== Stated task ==
Check each line of the listing below for the string "remove", and copy the ones that have it.

== Data ==

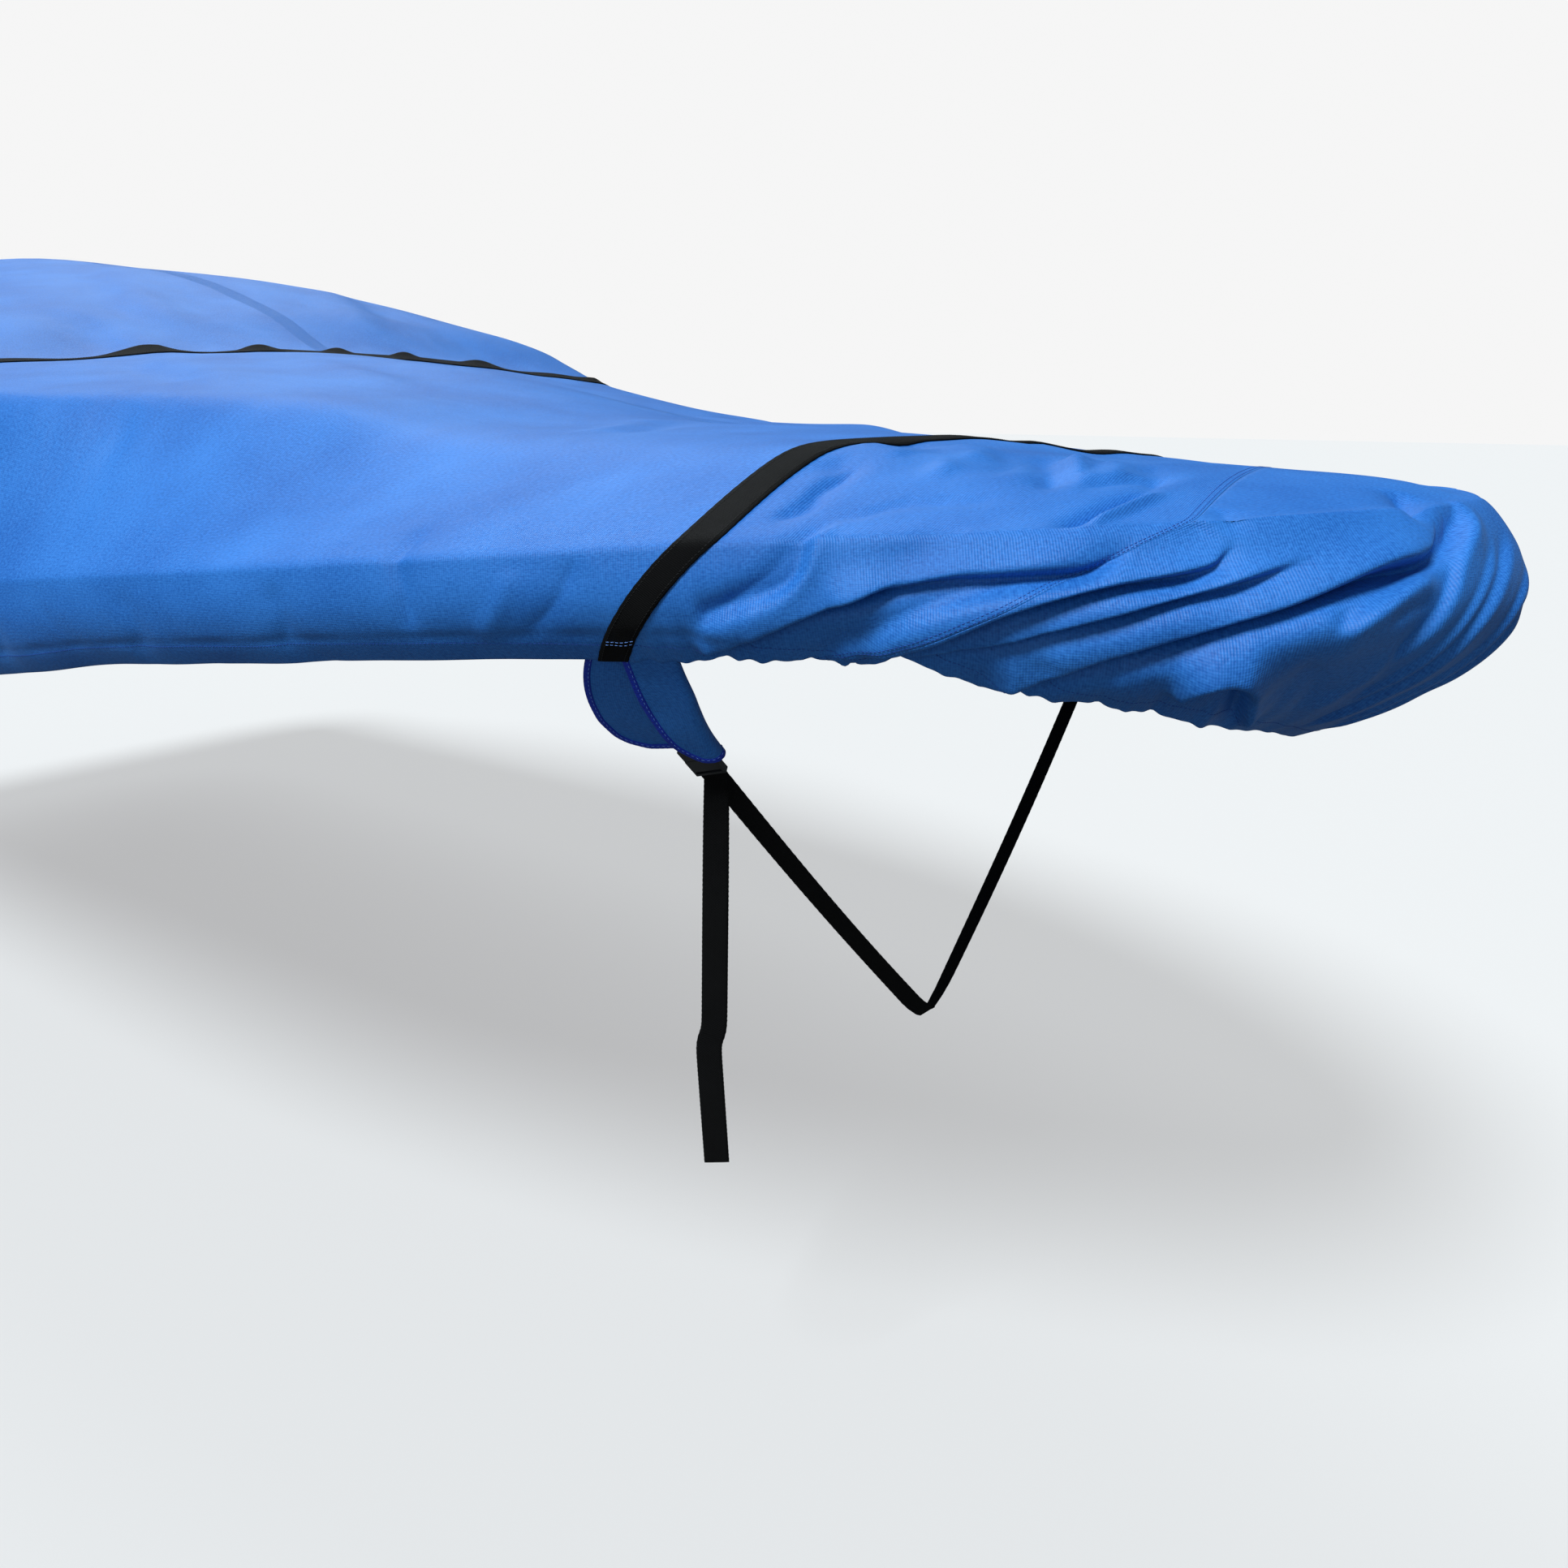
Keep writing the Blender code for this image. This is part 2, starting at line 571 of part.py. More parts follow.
def finish(name, colour, roughness):
    material = bpy.data.materials.new(name)
    material.use_nodes = True
    shader = material.node_tree.nodes["Principled BSDF"]
    shader.inputs["Base Color"].default_value = (*colour, 1)
    shader.inputs["Roughness"].default_value = roughness
    shader.inputs["Metallic"].default_value = 0.0
    return material


def clear_scene():
    for item in list(bpy.data.objects):
        bpy.data.objects.remove(item, do_unlink=True)


def cap_points(surface):
    """The cloth's points, with those of the cap's seam edge moved into the cap by the seam's gap."""
    points = list(surface.points)
    for lines in surface.cap_sides.values():
        seam = lines[0][DECK_ROWS:]
        for n, index in enumerate(seam):
            into = surface.points[lines[1][DECK_ROWS + n]] - surface.points[index]
            along = surface.points[seam[min(n + 1, SKIRT_ROWS)]] - surface.points[seam[max(n - 1, 0)]]
            points[index] = surface.points[index] + (into - into.project(along)).normalized() * SEAM_GAP
        for line in lines[1:]:
            into = surface.points[line[1]] - surface.points[line[0]]
            points[line[0]] = surface.points[line[0]] + into.normalized() * SEAM_GAP
    return points


def make_cloth(surface, normals, blue):
    half = CLOTH / 2
    sheet_solid("cover_body", surface.points, normals, surface.body_faces, -half, half, blue)
    sheet_solid("cover_bow_cap", cap_points(surface), normals, surface.cap_faces, -half, half, blue)


def strap_faces(surface, station):
    """Cells of the body grid under a strap, on both sides and over the centre line."""
    first = STERN_LINES + 1 + SIDE_STATIONS.index(station + HALF_STRAP)
    faces = []
    surface.patch(surface.starboard[first], surface.starboard[first + 1], faces, True)
    surface.patch(surface.port[first], surface.port[first + 1], faces, False)
    return faces


def make_sewn_straps(surface, normals, black):
    low = CLOTH / 2 + TOUCH
    for name, station in (("strap_bow", BOW_STRAP_STATION), ("strap_mid", MID_STRAP_STATION)):
        faces = strap_faces(surface, station)
        sheet_solid(name, surface.points, normals, faces, low, low + WEB, black)


# ---------------------------------------------------------------- tabs, buckles and webs
def tab_place(s, z, inward):
    """Point of the starboard tab's outer layer, or of a layer lying further in."""
    below = HEM_AT_TAB.z - z
    y = HEM_AT_TAB.y - HEM_SLOPE * (s - HEM_AT_TAB.x) + TAB_SLOPE * below + TAB_CURVE * below * below
    normal = Vector((HEM_SLOPE, 1.0, TAB_SLOPE + 2 * TAB_CURVE * below)).normalized()
    return Vector((s, y, z)) + normal * (TAB_INSET + inward)


def tab_row(z, fold, front, back, turn):
    """One row across the folded tab, from its back free edge round the fold to the front one."""
    row = []
    for k in range(TAB_SIDE_CELLS):
        row.append(tab_place(back + (fold + turn - back) * k / TAB_SIDE_CELLS, z, 2 * turn))
    for k in range(FOLD_CELLS + 1):
        angle = math.pi * k / FOLD_CELLS
        row.append(tab_place(fold + turn - turn * math.sin(angle), z, turn + turn * math.cos(angle)))
    for k in range(1, TAB_SIDE_CELLS + 1):
        row.append(tab_place(fold + turn + (front - fold - turn) * k / TAB_SIDE_CELLS, z, 0))
    return row


def grid_faces(rows, columns):
    faces = []
    for i in range(rows - 1):
        for j in range(columns - 1):
            a = i * columns + j
            faces += [(a, a + 1, a + columns + 1), (a, a + columns + 1, a + columns)]
    return faces


def grid_normals(points, faces):
    found = [Vector((0, 0, 0)) for _ in points]
    for face in faces:
        a, b, c = (points[k] for k in face)
        for k in face:
            found[k] += (b - a).cross(c - a)
    return [n.normalized() for n in found]


def make_tab(name, side, blue):
    rows = [[mirrored(p, side) for p in tab_row(*row)] for row in TAB]
    points = [p for row in rows for p in row]
    faces = grid_faces(len(rows), len(rows[0]))
    normals = grid_normals(points, faces)
    sheet_solid(name, points, normals, faces, -CLOTH / 2, CLOTH / 2, blue)
    return rows, normals


def make_binding(name, rows, normals, trim):
    """A U of thin tape round the tab's free edge, from the top of one side to the top of the other."""
    count, columns = len(rows), len(rows[0])
    route = [(i, 0) for i in range(count)] + [(count - 1, j) for j in range(1, columns)]
    route += [(i, columns - 1) for i in range(count - 2, -1, -1)]
    path = [rows[i][j] for i, j in route]
    facing = [normals[i * columns + j] for i, j in route]
    inner = CLOTH / 2 + BINDING_EASE
    outer = inner + BINDING_WALL
    edge = -BINDING_EASE
    back = edge - BINDING_WALL
    profile = ((BINDING_REACH, outer), (back, outer), (back, -outer), (BINDING_REACH, -outer),
               (BINDING_REACH, -inner), (edge, -inner), (edge, inner), (BINDING_REACH, inner))
    rings = []
    for k, point in enumerate(path):
        along = (path[min(k + 1, len(path) - 1)] - path[max(k - 1, 0)]).normalized()
        into = facing[k].cross(along).normalized()
        if k == 0:
            sign = math.copysign(1, into.dot(rows[0][1] - rows[0][0]))
        rings.append([point + into * (sign * x) + facing[k] * y for x, y in profile])
    swept(name, rings, trim)


def swept(name, rings, material):
    """A closed solid through rings of points."""
    size = len(rings[0])
    points = [to_frame(p) for ring in rings for p in ring]
    cells = [tuple(range(size)), tuple(reversed(range(len(points) - size, len(points))))]
    for k in range(len(rings) - 1):
        for j in range(size):
            a, b = k * size + j, k * size + (j + 1) % size
            cells += [(a, b, b + size), (a, b + size, a + size)]
    mesh_object(name, points, cells, material)


def make_web(name, path, across, width, material):
    """Flat webbing along a path; across gives the direction of its width at each point."""
    rings = []
    for k, point in enumerate(path):
        along = (path[min(k + 1, len(path) - 1)] - path[max(k - 1, 0)]).normalized()
        wide = (across[k] - along * across[k].dot(along)).normalized() * (width / 2)
        thick = along.cross(wide).normalized() * (WEB / 2)
        rings.append([point - wide - thick, point + wide - thick, point + wide + thick, point - wide + thick])
    swept(name, rings, material)


def buckle_axes():
    """Origin of the starboard buckle and its directions: across, outward and up along the web."""
    origin = tab_place(BUCKLE_STATION, BUCKLE_DEPTH, TAB[-1][4])
    up = (origin - KEEL_POINT).normalized()
    across = BUCKLE_FACE.cross(-up).normalized()
    return origin, across, (-up).cross(across).normalized(), up


def buckle_matrix(side):
    origin, across, face, up = buckle_axes()
    place = to_frame(mirrored(origin, side))
    turned = [mirrored(v, side) for v in (across, face, up)]
    x, y, z = (Vector((-v.x, v.y, v.z)) for v in turned)
    if x.cross(y).dot(z) < 0:
        x = -x
    matrix = Matrix((x, y, z)).transposed().to_4x4()
    matrix.translation = place
    return matrix


def box(name, centre, size, material):
    mesh = bpy.data.meshes.new(name)
    build = bmesh.new()
    bmesh.ops.create_cube(build, size=1)
    bmesh.ops.scale(build, vec=size, verts=build.verts)
    bmesh.ops.translate(build, vec=centre, verts=build.verts)
    build.to_mesh(mesh)
    build.free()
    mesh.materials.append(material)
    piece = bpy.data.objects.new(name, mesh)
    bpy.context.scene.collection.objects.link(piece)
    return piece


def helper(piece):
    piece.hide_render = True
    piece.display_type = "WIRE"
    return piece


def boolean(piece, other, operation):
    change = piece.modifiers.new(operation.lower(), "BOOLEAN")
    change.operation = operation
    change.object = helper(other)
    change.solver = "EXACT"


def soften(piece):
    bevel = piece.modifiers.new("soft edges", "BEVEL")
    bevel.width = BUCKLE_EDGE
    bevel.segments = 2
    bevel.limit_method = "ANGLE"


def make_buckle(label, side, plastic):
    """The ladder half, with its slot and bar, and the socket that its two prongs go into."""
    parts = []
    half = LADDER.z / 2
    ladder = box("ladder_" + label, Vector((0, 0, 0)), LADDER, plastic)
    soften(ladder)
    slot_z = -half + LADDER_BAR + LADDER_SLOT / 2
    slot_size = Vector((TIE_WEB_WIDTH + 2 * SLOT_ROOM, LADDER.y + 2 * THROUGH, LADDER_SLOT))
    slot = box("slot", Vector((0, 0, slot_z)), slot_size, plastic)
    boolean(ladder, slot, "DIFFERENCE")
    parts += [ladder, slot]
    for sign in (-1, 1):
        centre = Vector((sign * (SOCKET.x / 2 - PRONG_INSET), 0, half + (PRONG.z - PRONG_ROOT) / 2))
        prong = box("prong", centre, PRONG + Vector((0, 0, PRONG_ROOT)), plastic)
        boolean(ladder, prong, "UNION")
        parts.append(prong)
    base = half + FIT
    socket = box("socket_" + label, Vector((0, 0, base + SOCKET.z / 2)), SOCKET, plastic)
    soften(socket)
    deep = PRONG.z + PRONG_ROOM.z
    room = Vector((SOCKET.x - 2 * PRONG_ROOM.x, PRONG.y + 2 * PRONG_ROOM.y, deep + THROUGH))
    hollow = box("hollow", Vector((0, 0, base + (deep - THROUGH) / 2)), room, plastic)
    boolean(socket, hollow, "DIFFERENCE")
    parts += [socket, hollow]
    matrix = buckle_matrix(side)
    for piece in parts:
        piece.matrix_world = matrix


def make_hanger(name, side, black):
    """The short web inside the tab's fold, from the buckle's socket up to the hem."""
    origin, across, _, up = buckle_axes()
    low = origin + up * (LADDER.z / 2 + FIT + SOCKET.z + TOUCH) + across * HANGER_SHIFT
    path = [low, low + up * HANGER_RISE]
    wide = [across, across]
    level = Vector((1, -HEM_SLOPE, 0)).normalized()
    against = (CLOTH + WEB) / 2 + TOUCH
    rows = TAB[HANGER_FIRST_ROW::-1]
    for k, (z, *_, turn) in enumerate(rows):
        share = k / (len(rows) - 1)
        station = HANGER_STATIONS[0] + (HANGER_STATIONS[1] - HANGER_STATIONS[0]) * share
        path.append(tab_place(station, z, (turn + against) / 2 if k == 0 else against))
        wide.append(level)
    make_web(name, [mirrored(p, side) for p in path], [mirrored(w, side) for w in wide], HANGER_WIDTH, black)


def make_tie_down(black):
    """The taut web from one buckle, down the hull and under the keel, to the other buckle."""
    origin, across, face, up = buckle_axes()
    start = origin - up * (LADDER.z / 2 + TOUCH) - face * (WEB / 2 + WEB_SPREAD)
    path, wide = [], []
    for k in range(TIE_STEPS + 1):
        t = k / TIE_STEPS
        point = start.lerp(KEEL_POINT, t) + face * TIE_BOW * math.sin(math.pi * t)
        left = max(0.0, KEEL_TURN + point.y) / KEEL_TURN
        point.z += KEEL_ROUND * left * left
        path.append(point)
        turn = t ** 3
        wide.append((across * (1 - turn) + KEEL_RAKE * turn).normalized())
    path += [mirrored(p, 1) for p in reversed(path[:-1])]
    wide += [mirrored(w, 1) for w in reversed(wide[:-1])]
    make_web("tie_down", path, wide, TIE_WEB_WIDTH, black)


def make_tail(black):
    """The free end of the starboard tie-down, hanging plumb in front of the buckle."""
    origin, across, face, up = buckle_axes()
    start = origin - up * (LADDER.z / 2 + TOUCH) + face * (WEB / 2 + WEB_SPREAD)
    rake = math.radians(BOW_UP_DEGREES)
    plumb = Vector((math.sin(rake), 0, -math.cos(rake)))
    path, wide = [], []
    lead_share = TAIL_LEAD / TAIL_LENGTH
    shares = [0, lead_share / 2, lead_share]
    shares += [lead_share + (1 - lead_share) * k / TAIL_STEPS for k in range(1, TAIL_STEPS + 1)]
    for t in shares:
        sway = TAIL_LEAN * min(t / TAIL_JOG_AT, 1)
        sway += TAIL_JOG / (1 + math.exp(-TAIL_JOG_RATE * (t - TAIL_JOG_AT)))
        sway -= TAIL_RETURN * max(0, t - TAIL_JOG_AT) / (1 - TAIL_JOG_AT)
        lead = min(TAIL_LENGTH * t, TAIL_LEAD)
        path.append(start - up * lead + plumb * (TAIL_LENGTH * t - lead) + TAIL_ACROSS * sway)
        wide.append((across * (1 - t) ** 4 + TAIL_ACROSS * (1 - (1 - t) ** 4)).normalized())
    make_web("tail_stbd", path, wide, TIE_WEB_WIDTH, black)


def main():
    clear_scene()
    blue = finish("cover cloth", (0.05, 0.22, 0.68), 0.72)
    trim = finish("edge binding", (0.01, 0.05, 0.50), 0.6)
    black = finish("black webbing", (0.012, 0.012, 0.013), 0.6)
    plastic = finish("buckle plastic", (0.035, 0.035, 0.037), 0.45)
    surface = Surface()
    normals = surface.normals()
    make_cloth(surface, normals, blue)
    make_sewn_straps(surface, normals, black)
    for label, side in (("stbd", -1), ("port", 1)):
        rows, facing = make_tab("tab_" + label, side, blue)
        make_binding("binding_" + label, rows, facing, trim)
        make_hanger("hanger_" + label, side, black)
        make_buckle(label, side, plastic)
    make_tie_down(black)
    make_tail(black)
    frame = bpy.data.objects.new("boat_cover_frame", None)
    bpy.context.scene.collection.objects.link(frame)
    frame.rotation_euler = (0, -math.radians(BOW_UP_DEGREES), 0)
    for piece in list(bpy.context.scene.collection.objects):
        if piece.type == "MESH":
            piece.parent = frame
    bpy.context.view_layer.update()


main()
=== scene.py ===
"""Looks of a fitted boat cover: blue woven cloth over a hollow, black webbing, bound tabs and buckles.

Surface coordinates: s runs aft from the nose, y to port and z up from the nose, all in metres and
level with the keel line. On the cloth, a is the distance along the crease from the nose, negative to
starboard, and d the distance below the crease, negative on the top.
"""
import math

import bmesh
import bpy
import numpy as np
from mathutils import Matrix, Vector


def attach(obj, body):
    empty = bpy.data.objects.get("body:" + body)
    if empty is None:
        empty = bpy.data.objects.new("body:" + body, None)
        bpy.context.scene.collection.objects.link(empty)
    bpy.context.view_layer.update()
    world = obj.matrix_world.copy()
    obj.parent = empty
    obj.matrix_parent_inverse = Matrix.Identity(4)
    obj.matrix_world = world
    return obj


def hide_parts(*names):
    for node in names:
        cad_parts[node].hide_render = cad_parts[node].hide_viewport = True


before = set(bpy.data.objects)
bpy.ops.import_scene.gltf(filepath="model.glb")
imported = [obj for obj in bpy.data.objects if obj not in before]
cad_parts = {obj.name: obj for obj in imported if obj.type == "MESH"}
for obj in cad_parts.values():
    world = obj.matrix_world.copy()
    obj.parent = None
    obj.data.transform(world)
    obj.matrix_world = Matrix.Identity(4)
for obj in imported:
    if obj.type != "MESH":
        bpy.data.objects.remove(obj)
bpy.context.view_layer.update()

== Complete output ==
        bpy.data.objects.remove(item, do_unlink=True)
        bpy.data.objects.remove(obj)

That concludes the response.